Problem statement:
Search the data below for the word "materials" and copy each line that holds it.

Information provided:
— start —
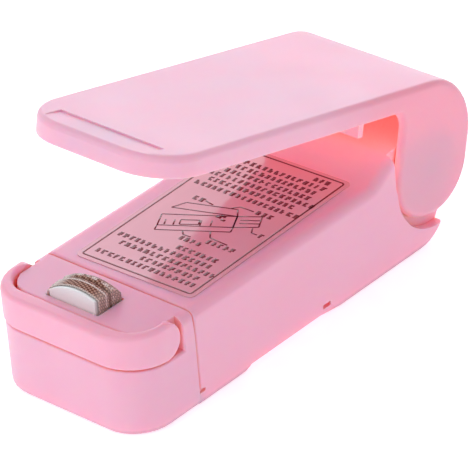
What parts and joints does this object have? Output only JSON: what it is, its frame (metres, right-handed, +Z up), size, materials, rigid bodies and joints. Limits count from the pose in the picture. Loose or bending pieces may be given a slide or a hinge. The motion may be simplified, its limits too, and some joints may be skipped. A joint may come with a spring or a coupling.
{
  "type": "mini bag sealer",
  "caption": "Palm-sized battery bag sealer: a sprung lever hinged over a flat base, with a cloth-covered heated head and a swinging lock ring in its nose",
  "frame": {"origin": "bounding-box bottom centre", "axes": "+X right seen from the nose, +Y from the nose towards the hinge, +Z up"},
  "size_m": [0.0342, 0.0896, 0.0479],
  "materials": {
    "pink_abs": "moulded, slightly translucent",
    "light_pink_abs": "moulded, slightly translucent",
    "silicone": "matt pad",
    "white_resin": "heat-resistant moulding",
    "brown_glass_cloth": "coated woven glass cloth",
    "nickel_strip": "plated strip",
    "black_plastic": "moulded",
    "spring_steel": "drawn wire and rod",
    "brass_strip": "rolled strip",
    "red_lead": "insulated wire",
    "black_lead": "insulated wire",
    "printed_film": "clear film with pale print",
    "cell_sleeve": "plain shrink sleeve"
  },
  "bodies": {
    "base": {"base_shell": "pink_abs", "nose_cover": "pink_abs", "heater_bracket": "black_plastic", "heater_spring_left": "spring_steel", "heater_spring_right": "spring_steel", "switch_leaf_lower": "brass_strip", "switch_leaf_upper": "brass_strip", "lead_wire_left": "red_lead", "lead_wire_right": "black_lead", "label_film": "printed_film", "battery_left": "cell_sleeve", "battery_right": "cell_sleeve", "contact_plate_left": "nickel_strip", "contact_plate_right": "nickel_strip", "contact_bridge": "nickel_strip", "contact_spring_front": "spring_steel", "contact_spring_rear": "spring_steel", "screw_left": "spring_steel", "screw_right": "spring_steel", "hinge_pin": "spring_steel", "return_spring": "spring_steel"},
    "lever": {"lever_shell": "light_pink_abs", "press_pad": "silicone"},
    "lock_ring": {"lock_ring": "pink_abs"},
    "heater_head": {"heater_holder": "white_resin", "heater_cloth": "brown_glass_cloth", "heater_ribbon_front": "nickel_strip", "heater_ribbon_rear": "nickel_strip"},
    "battery_door": {"battery_door": "pink_abs"}
  },
  "joints": [
    {"name": "lever_hinge", "type": "hinge", "parent": "base", "child": "lever", "pos_m": [0, 0.03341, 0.0148], "axis": [1, 0, 0], "range_deg": [0, 17.5], "stiffness_Nm_per_rad": 0.06, "springref_deg": -11.46, "deforming": ["return_spring"]},
    {"name": "ring_pivot", "type": "hinge", "parent": "base", "child": "lock_ring", "pos_m": [0, -0.03659, 0.016], "axis": [-1, 0, 0], "range_deg": [0, 24]},
    {"name": "heater_press", "type": "slide", "parent": "base", "child": "heater_head", "axis": [0, 0, -1], "range_m": [0, 0.0012], "stiffness_N_per_m": 400, "springref_m": -0.001, "deforming": ["heater_spring_left", "heater_spring_right"]},
    {"name": "door_release", "type": "slide", "parent": "base", "child": "battery_door", "axis": [0, 0, -1], "range_m": [0, 0.012]}
  ]
}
— end —
Task result:
What parts and joints does this object have? Output only JSON: what it is, its frame (metres, right-handed, +Z up), size, materials, rigid bodies and joints. Limits count from the pose in the picture. Loose or bending pieces may be given a slide or a hinge. The motion may be simplified, its limits too, and some joints may be skipped. A joint may come with a spring or a coupling.
  "materials": {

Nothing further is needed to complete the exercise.